The reason for the peace at home is a most wonderful specimen of woman called Heather, who has lived with me in my castle all year. I have never met a more understanding, unflusterable, kind-hearted human in all my life. We talk together, walk together, cook together, read together, dance together, camp together and share pretty much everything without stress or defence or score keeping or the need to control. This alone could make life almost perfect, but there’s more. We’ve actively reawakened our youth together. We’ve visited interesting venues, clubs and restaurants. We’ve read important books. We’ve mixed fantastic cocktails and shooters. We’ve investigated and invested in our sexuality. We’ve made home together. We’ve explored rustic camp sites. We’ve created new gourmet recipes. We’ve nurtured our kids together. We’ve walked away from religion and established a wonderful group of friends together.
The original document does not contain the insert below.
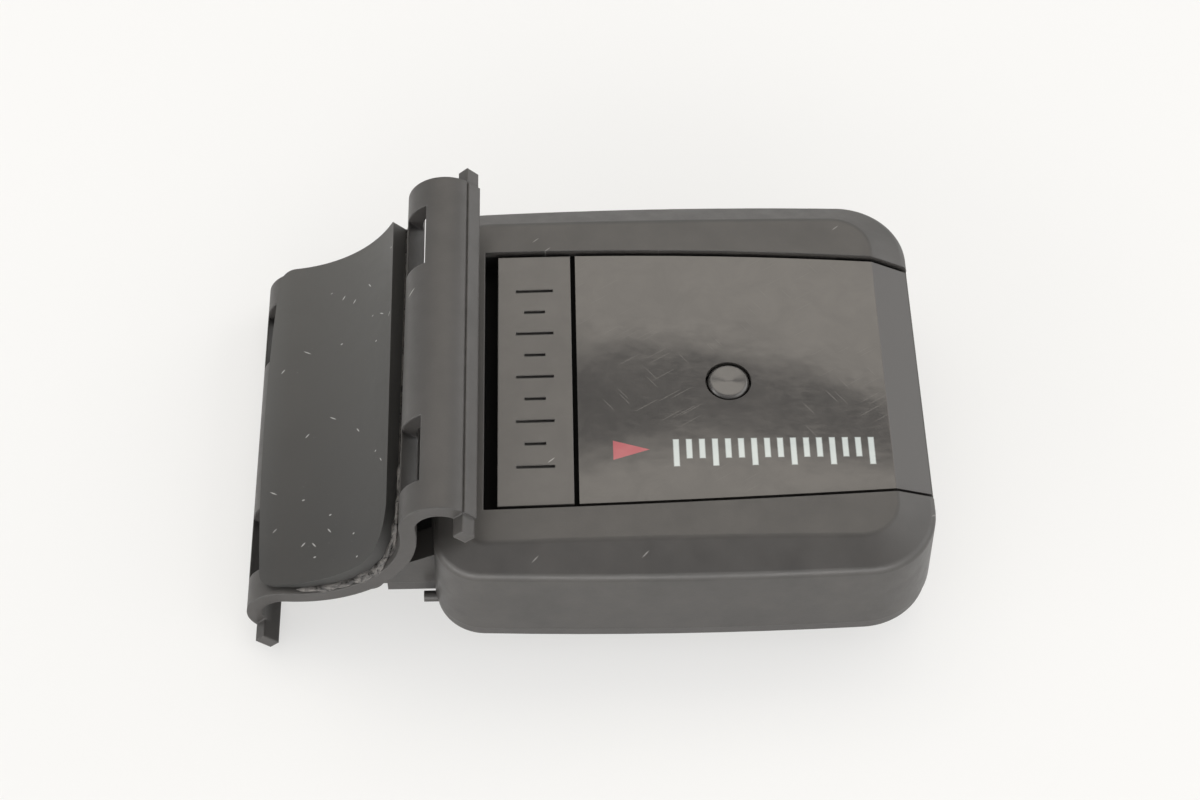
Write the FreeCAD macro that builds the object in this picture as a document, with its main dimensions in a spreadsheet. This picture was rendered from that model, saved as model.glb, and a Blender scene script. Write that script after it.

This year was also the launch of my blog (the one you’re reading); Rumble in the Pub (a philosophical discussion group that meets in a pub); and Primordial Soup (a podcast of interest to Atheists and Secular Freethinkers). Many of these activities have overflowed onto Facebook or vice versa resulting in a year of passionate debates and discussions on very stimulating topics and holy cows. I’ve been branded a Satanist and a cult leader on several occasions, despite the fact that I’m sure Satan does not exist and I have no ‘followers’ and preach no mysterious ‘doctrine’. I have offended hundreds of people by asking uncomfortable questions about religion and highlighting the scientific improbability of Gods and Pink Unicorns. I have read Dawkins, Harris, Sagan and Hitchens this year and dived wholeheartedly into scientific enquiry and philosophical thought experiment.

This has also been a year for physical recovery. I started the year hardly able to walk. My sciatic nerve was pinched, and combined with poor fitness and the shortest hamstrings in the galaxy, I could only tolerate standing for five minutes at a time. In desperation I visited a Biokineticist for three months, once a week, who stretched my legs and back until at times I felt I would snap in half, until finally I had mobility again. I also started wall climbing which instantly became my favourite sport ever. The combination of stretching and building physical strength has restored me to be able to run and hike and stand and walk for hours and hours again. If there was a God I’d probably thank him… but as it is I’m just extremely pleased J.

On the down side (there’s always a down side), my ex wife moved to Natal with my children. Finances and distance has resulted in me not seeing them nearly as much as I want to. The times I’ve had with them have been special and precious, but I’ve missed out on a bunch of the good stuff, the daily gems of life. There are times when this overwhelms me with sadness and I have to stop myself crying out loud in random public places. I also know that they have a good life, both in Natal with their mom and here with me, and they’re growing into fantastic, and I deeply hope, rational human beings. I’m hoping to remedy the time issue this year, but it will be a challenge.

This has been an enormously busy year with many personal and public events taking place. I helped organise a 20 year matric reunion which was a roaring success in November. South Africa hosted the Fifa world cup football event in July (I attended the France/Mexico game in Polokwane with my boys). I hosted a rocking fancy dress birthday party in November. Heather and I moved into our home on the hill in May. We both started new Jobs early in the year. We went camping in February in Amanzimtoti, and October in Nottingham Road. We hosted a Rumble in the Midlands in December at the same Nottingham Road camp site. And the list goes on and on.

All in all I’d have to call 2010 a watershed year. A year of rebirth and success. A year of writing and reading. A year of friendships and discovery. A year of sex and wonder. A year of food and drink. A year of health and prosperity. If 2011 is even half as good as 2010 I say, “Bring it on!!”